PIPE SPACING The most common spacing between each pipe run is 200mm. However, this will vary in some instances both wider and narrower spacing, based on the heat loss of the area. Heat loss will be adversely affected by large areas of glazing, or poor insulation values.

PIPE LOOP LENGTH The length of each pipework loop is limited, i.e. you cannot just run a continuous loop! This is so that the pumped pressure and the water temperature is maintained throughout the pipework coil.

HEATING CONTROL/THERMOSTAT It is important that the proposed heating control areas are taken into account with the UFH design so that the pipework layout facilitates the required zoning.

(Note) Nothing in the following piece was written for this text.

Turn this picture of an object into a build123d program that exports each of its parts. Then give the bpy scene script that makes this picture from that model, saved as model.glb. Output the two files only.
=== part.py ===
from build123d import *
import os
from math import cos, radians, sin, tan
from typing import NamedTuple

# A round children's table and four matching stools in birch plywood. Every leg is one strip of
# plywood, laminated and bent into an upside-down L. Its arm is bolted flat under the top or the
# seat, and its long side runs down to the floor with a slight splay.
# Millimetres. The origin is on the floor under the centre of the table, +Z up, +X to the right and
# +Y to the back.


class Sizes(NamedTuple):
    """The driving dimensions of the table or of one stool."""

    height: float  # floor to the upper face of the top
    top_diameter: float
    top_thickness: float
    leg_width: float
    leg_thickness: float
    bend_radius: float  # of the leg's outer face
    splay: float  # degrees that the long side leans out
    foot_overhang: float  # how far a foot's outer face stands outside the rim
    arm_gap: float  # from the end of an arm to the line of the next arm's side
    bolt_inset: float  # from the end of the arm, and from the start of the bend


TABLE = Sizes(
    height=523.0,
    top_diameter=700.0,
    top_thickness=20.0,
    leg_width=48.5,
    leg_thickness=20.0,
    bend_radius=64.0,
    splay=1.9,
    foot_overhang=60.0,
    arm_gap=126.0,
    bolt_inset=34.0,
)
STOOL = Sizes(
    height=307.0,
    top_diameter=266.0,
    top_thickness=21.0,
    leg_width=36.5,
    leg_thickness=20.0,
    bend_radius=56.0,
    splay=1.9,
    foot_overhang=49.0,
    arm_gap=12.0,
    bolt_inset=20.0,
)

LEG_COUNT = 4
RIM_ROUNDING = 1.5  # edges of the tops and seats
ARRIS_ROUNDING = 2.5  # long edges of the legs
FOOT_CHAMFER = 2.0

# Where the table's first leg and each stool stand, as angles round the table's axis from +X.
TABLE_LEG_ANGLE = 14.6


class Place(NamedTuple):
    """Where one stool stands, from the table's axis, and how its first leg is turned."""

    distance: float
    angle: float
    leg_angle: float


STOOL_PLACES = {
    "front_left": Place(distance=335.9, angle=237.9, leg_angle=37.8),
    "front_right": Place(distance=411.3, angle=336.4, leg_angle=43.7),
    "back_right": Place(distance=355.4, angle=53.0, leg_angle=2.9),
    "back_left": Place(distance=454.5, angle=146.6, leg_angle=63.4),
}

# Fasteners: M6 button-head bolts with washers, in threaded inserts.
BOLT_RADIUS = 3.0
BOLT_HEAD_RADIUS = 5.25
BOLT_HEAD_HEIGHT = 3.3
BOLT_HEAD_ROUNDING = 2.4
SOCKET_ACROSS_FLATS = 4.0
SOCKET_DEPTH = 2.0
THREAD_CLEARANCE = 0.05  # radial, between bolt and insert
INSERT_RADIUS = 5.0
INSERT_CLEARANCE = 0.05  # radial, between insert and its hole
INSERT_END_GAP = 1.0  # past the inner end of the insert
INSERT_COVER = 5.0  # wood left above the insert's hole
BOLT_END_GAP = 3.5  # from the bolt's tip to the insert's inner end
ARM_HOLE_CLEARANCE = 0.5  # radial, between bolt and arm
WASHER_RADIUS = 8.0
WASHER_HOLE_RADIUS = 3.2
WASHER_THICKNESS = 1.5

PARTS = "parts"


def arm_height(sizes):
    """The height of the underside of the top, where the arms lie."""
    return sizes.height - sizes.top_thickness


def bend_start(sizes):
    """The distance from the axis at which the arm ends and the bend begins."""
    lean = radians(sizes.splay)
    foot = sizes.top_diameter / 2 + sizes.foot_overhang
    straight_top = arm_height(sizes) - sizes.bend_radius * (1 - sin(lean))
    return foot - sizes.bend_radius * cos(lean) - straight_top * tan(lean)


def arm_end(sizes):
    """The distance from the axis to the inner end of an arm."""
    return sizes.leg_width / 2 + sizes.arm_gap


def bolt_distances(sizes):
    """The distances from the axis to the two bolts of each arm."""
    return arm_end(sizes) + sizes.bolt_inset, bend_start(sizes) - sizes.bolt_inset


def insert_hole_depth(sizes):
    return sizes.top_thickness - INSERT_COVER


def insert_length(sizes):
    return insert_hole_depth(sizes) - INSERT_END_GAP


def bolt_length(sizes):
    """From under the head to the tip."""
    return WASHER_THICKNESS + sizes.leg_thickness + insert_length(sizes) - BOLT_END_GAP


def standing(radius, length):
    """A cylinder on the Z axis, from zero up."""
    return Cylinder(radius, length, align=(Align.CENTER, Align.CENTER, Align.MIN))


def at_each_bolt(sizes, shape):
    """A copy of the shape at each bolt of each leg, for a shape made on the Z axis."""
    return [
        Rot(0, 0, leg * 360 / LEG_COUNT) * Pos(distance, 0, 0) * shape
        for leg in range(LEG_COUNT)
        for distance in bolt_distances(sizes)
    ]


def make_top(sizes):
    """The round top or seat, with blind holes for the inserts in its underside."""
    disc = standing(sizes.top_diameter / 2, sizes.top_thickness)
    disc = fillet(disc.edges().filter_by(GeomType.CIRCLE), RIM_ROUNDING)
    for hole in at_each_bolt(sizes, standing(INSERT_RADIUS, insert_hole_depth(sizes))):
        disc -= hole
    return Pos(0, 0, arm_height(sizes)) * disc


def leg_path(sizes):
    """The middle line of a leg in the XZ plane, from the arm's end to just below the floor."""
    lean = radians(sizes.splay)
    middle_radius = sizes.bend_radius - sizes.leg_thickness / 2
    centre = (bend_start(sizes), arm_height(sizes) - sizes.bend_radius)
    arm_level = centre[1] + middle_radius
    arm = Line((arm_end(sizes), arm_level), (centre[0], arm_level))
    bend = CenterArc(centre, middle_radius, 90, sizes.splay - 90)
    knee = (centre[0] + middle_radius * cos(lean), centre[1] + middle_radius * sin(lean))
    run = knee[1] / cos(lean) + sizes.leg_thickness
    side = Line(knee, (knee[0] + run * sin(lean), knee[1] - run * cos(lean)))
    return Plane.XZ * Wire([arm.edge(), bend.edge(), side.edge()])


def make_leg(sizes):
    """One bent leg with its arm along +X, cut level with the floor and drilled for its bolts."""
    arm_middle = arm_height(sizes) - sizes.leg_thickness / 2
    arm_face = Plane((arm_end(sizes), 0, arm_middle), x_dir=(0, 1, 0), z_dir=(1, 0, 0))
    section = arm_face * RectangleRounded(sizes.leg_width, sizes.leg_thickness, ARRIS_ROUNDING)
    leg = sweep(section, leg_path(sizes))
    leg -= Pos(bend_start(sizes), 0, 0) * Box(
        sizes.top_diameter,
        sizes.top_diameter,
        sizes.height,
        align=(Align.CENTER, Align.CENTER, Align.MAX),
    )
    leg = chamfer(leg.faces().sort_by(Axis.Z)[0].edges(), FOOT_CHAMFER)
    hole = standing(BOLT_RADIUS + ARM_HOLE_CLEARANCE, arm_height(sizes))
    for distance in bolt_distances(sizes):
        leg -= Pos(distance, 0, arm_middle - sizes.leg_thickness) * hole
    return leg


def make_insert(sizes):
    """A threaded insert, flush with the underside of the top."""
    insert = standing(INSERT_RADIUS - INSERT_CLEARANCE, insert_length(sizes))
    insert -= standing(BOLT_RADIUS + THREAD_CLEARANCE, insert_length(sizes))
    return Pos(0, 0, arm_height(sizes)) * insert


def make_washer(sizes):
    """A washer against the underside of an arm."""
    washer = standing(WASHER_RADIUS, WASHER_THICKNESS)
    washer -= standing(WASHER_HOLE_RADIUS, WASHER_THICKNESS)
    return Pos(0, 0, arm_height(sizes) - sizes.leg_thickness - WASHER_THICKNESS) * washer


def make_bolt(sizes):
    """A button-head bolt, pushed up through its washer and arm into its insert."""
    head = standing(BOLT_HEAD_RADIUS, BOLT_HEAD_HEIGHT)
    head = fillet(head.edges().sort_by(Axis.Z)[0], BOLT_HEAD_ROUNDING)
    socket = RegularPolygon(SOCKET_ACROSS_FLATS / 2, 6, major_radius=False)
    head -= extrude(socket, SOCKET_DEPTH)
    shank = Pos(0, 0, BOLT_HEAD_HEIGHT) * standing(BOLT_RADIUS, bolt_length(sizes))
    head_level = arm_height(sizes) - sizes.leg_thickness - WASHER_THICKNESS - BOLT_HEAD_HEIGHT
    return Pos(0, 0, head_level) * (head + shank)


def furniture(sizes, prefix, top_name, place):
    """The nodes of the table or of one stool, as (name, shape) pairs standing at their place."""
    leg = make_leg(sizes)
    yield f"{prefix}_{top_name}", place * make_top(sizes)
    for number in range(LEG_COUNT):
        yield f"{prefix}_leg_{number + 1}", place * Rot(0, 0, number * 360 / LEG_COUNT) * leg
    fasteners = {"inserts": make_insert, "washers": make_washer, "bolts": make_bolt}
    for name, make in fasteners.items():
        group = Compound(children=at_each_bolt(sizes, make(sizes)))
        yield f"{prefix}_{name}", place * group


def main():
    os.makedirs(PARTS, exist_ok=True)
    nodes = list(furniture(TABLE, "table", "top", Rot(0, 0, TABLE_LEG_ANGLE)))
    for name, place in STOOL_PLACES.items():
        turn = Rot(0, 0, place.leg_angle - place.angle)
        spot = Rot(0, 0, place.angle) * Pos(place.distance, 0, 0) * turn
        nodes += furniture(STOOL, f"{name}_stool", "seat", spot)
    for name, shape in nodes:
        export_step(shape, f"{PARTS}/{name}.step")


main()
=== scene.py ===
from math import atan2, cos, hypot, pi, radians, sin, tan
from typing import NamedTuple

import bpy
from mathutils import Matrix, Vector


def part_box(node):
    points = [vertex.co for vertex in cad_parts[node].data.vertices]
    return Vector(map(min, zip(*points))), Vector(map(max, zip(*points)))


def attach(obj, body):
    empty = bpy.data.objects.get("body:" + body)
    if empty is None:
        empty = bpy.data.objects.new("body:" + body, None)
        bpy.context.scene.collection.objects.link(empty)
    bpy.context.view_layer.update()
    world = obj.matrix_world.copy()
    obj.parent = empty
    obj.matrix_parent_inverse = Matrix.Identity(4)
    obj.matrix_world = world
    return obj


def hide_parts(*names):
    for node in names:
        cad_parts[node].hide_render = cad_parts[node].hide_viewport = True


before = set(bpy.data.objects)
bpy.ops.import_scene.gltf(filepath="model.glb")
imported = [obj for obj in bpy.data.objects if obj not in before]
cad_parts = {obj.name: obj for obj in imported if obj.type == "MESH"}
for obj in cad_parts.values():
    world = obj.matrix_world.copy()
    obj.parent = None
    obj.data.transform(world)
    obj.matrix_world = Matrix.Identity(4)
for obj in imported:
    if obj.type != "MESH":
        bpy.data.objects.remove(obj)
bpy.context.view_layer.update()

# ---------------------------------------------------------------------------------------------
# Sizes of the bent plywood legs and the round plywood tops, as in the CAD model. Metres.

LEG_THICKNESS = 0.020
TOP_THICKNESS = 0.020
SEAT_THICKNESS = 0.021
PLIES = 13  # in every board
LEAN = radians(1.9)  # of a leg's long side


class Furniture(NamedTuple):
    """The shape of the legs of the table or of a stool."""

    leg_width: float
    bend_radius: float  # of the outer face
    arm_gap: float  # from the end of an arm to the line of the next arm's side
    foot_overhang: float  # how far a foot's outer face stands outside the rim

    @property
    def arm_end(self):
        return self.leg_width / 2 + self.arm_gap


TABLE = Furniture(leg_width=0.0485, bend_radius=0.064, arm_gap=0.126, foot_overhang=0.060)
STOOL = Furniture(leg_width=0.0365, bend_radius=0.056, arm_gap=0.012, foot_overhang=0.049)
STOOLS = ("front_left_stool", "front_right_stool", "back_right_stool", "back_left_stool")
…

ROOM LAYOUT the location of appliances such as toilets or kitchen units (if food products are stored within them) should be considered as typically UFH pipework should not run under them. We also recommend not running UFH pipework under shower trays, as this can cause the water in the shower trap to smell.

FLOOR COVERING Before installing underfloor heating it is vital the floor covering is considered as some floor coverings work better with underfloor heating than others. The resistance rating (normally measured in ‘TOG’) is taken into account on the UFH design, to make sure that the heat output will still be adequate, taking this resistance into account.

FLOOR CONSTRUCTION The floor construction will dictate which underfloor heating system is best suited to the project.

Drafting Using liNear

We provide drafting of underfloor heating network in liNear CAD 20. After the quick calculation and heat load calculation is done the information is extracted and being transferred to liNear CAD for drafting of the underfloor network. This is done using AutoCAD with liNear CAD. The liNear CAD output is quite detailed and carries all important information to be used by the client for laying purpose.

It includes manifold location and other details in the drawing. All heating circuit details like number, pipe distance, pipe length etc. were included in the drafting part.